Moscow, while not siding with Mr. Maduro, presumably believed to be weak (only 20% of the population supports him according to Datanalisis), issued in mid-January an official statement on the risk that "actions of anti-government forces in Venezuela are a scenario of a 'color revolution'."
Claudio Sandoval, a political science researcher at Georgia State University, said via La Patilla that the Russian unsolicited taking stances (an "unacceptable interference" in the view of the opposition) indicates a concern "about the negative impact that a sudden change of government would have on its interests in Venezuela and in the region."
Mr. Putin would also be sending out a message to Mr. Trump: "Venezuela belongs in our area of commercial and geopolitical influence, so, United States, do not help the opposition, and keep the 'dialogue' open."
Former presidents José Luis Rodríguez Zapatero, Martín Torrijos and Leonel Fernández, secretary of Unasur Ernesto Samper and Vatican nuncio Monsignor Aldo Giordani proposed in December to act as mediators for a dialogue between government and opposition. The opposition's conditions to participate in were that the government respected the Congress' decisions, released political prisoners and set a date for the election of governors whose mandates expired in December.

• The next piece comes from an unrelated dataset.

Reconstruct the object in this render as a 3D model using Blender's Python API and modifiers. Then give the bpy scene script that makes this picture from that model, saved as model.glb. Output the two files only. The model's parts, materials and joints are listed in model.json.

Mr. Maduro's government instead halted with gimmicks a referendum that could have removed him from office, maintained a heavy hand over political prisoners, and did not yet set a date for the election of governors. He is now further taking steps to delegitimize the Congress the opposition controls by large majority since December. Though split, the opposition believes that Mr. Maduro's government is merely taking advantage of the "dialogue" to buy time and just stay in power. It therefore refused to sit to that negotiating table.
While for the vast majority of Venezuelans the day by day is used up standing in lines for basic foods, is made of despair at the lack of medicines and of perpetual anxiety due to world record violence, the nation and its oil may already be a card in the upcoming power game between Mr. Trump and Mr. Putin.